Pensiamoci bene: bisogna uscire per andare; bisogna uscire da se stessi per accogliere e rispondere al mandato di Cristo.
E, in realtà, l’uscire da se stessi, movimento necessario all’andare tipico della missione, coincide col non vivere più per se stessi. Si tratta, come per Paolo, di vivere una vita nuova che è, in se stessa, vita di missione, vita missionaria. Una vita che si mette in marcia, in cammino, per raggiungere l’uomo da evangelizzare; per raggiungere, come dicevamo citando Papa Francesco, le «periferie» del mondo e dell’uomo.

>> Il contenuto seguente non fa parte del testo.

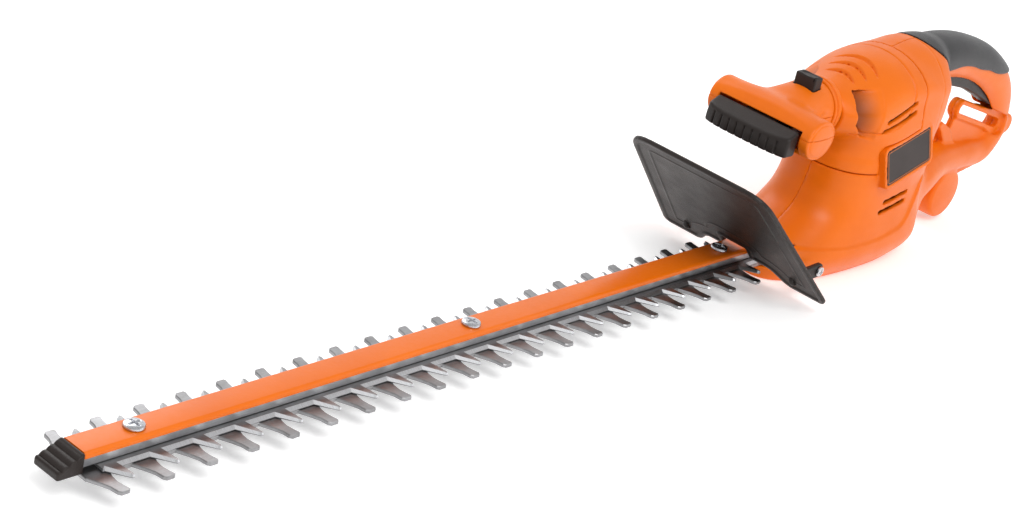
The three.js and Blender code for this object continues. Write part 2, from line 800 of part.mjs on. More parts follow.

Uscire da se stessi non significa in nessun modo «evadere»: nel passo che stiamo meditando, Paolo parla anche in risposta all’importanza che qualcuno attribuiva alle manifestazioni estatiche; in particolare, egli contesta che queste «siano segno qualificante o prova dimostrativa dell’autentico apostolo di Cristo… Altro è il suo connotato di identità. Egli presenta il quotidiano lavoro di dedizione disinteressata e altruistica per la comunità, il concreto vivere non per sé, ma per colui che è morto e risorto per noi, in una parola l’amore di Cristo che lo sollecita a una vita di donazione, e questo può esibire con tutta sicurezza. L’evento salvifico del Signore, morto per rendere possibile a tutti un’esistenza nuova di amore, ha trovato in lui una partecipazione effettiva. Vive della vita di Gesù. È quindi una nuova creatura».
L’amore urgente si incarna in una nuova esistenza. È un modo di amare che deriva da un modo di vivere. Come l’amore di Cristo nel cuore si fa tormento di missione, di evangelizzazione, cosi la vita di Cristo. Uscire da se stessi, dunque, significa vivere della Sua Vita e, in tal modo, non vivere più per se stessi ma per gli altri, per Cristo e per la missione da Lui affidata.
Vivere come Gesù, fino anche a morire: è questo il segreto e l’impegno racchiuso nell’imperativo: «Andate!». Un imperativo che Egli ripete senza sosta e che concretizza in un mandato missionario con il sapore della totalità. «Andate dunque e fate discepoli tutti i popoli, battezzandoli nel nome del Padre e del Figlio e dello Spirito Santo, insegnando loro a osservare tutto ciò che vi ho comandato. Ed ecco, io sono con voi tutti i giorni, fino alla fine del mondo» (Mt 28,18-20); saranno le ultime parole di Gesù ai discepoli.
Il verbo «andate» è al centro di questa totalità: «Ogni potere in cielo e in terra… tutti i popoli… tutto quello che vi ho ordinato… tutti i giorni fino alla fine del mondo…». È una totalità che la vita di Cristo permette ed esige anche in ciascuno di noi: il potere che il Risorto esercita in tutto l’universo e, allo stesso tempo, la vicinanza che Egli assicura ai discepoli in tutti i tempi sono, per noi, la garanzia di una missione possibile. Missione che può e deve essere universale; che si irradia nello spazio, nel tempo, nella profondità; che riguarda tutti gli uomini e tutto l’uomo!
Il verbo «andate» sprigiona, dunque, l’energia e la vitalità dell’azione missionaria, ampliandone l’orizzonte geografico, temporale, spirituale. La missione, in un certo senso, ci chiede di andare «oltre». Sempre!
L’amore urgente non si accontenta, non conosce limiti e confini, è sempre docile a nuove aperture. È l’amore urgente della missione che si spalanca alla dimensione di universalità. E con l’uso cosi frequente della parola «tutto» (in greco pàs), «il testo acquista il carattere della definitività, appunto di un testo conclusivo».